I'm trying to figure out a simple way to handle reliability for UDP messages. I figured I would just send each one with a sequencing ID and by comparing the ID to the one previously received, a loss can be detected. I would normally just use integers however the idea that it would just keep incrementing indefinitely did not sit right with me.

I could use base64, but that would only make it a bit more readable but doesn't really solve anything.

I also considered prefixing a date stamp however that would be kind of sloppy when dealing messages received around midnight.

I feel like there must a better solution that someone could suggest, even if that is to just stick with integers.

+1  A: 

My preference for this particular job is to use an incrementing (at least 64-bit) integer sequence seeded with a high-resolution timestamp. In this way, even if there is a loss of state at the sending end, when the sequence is re-seeded from the time, it will in all likelihood simply jump forward. Any Year 10K bugs that this might introduce are left as an exercise for Lazarus Long. :-)
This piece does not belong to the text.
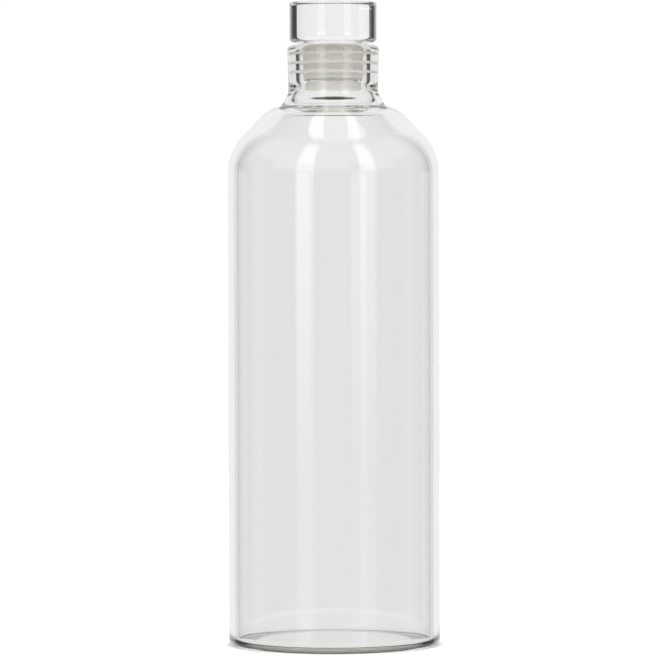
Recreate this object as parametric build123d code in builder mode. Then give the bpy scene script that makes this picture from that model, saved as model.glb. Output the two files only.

Keep in mind that sequence-gap detection is essentially an optimization. The transmitting end needs to retransmit until an ack is received, with a nack (for a gap or corrupted datagram) simply eliciting earlier retransmission. (ZMODEM is a rare exception to this rule, with its default mode of operation being the use of a single ack at the end of the stream and all other retransmissions governed by nacks; as a file transfer protocol, however, it is essentially one giant multipart datagram.)

Jeffrey Hantin
A: 

Use TCP? This is why TCP is different to UDP

I don't mean to be sarcastic, but this is why TCP is there.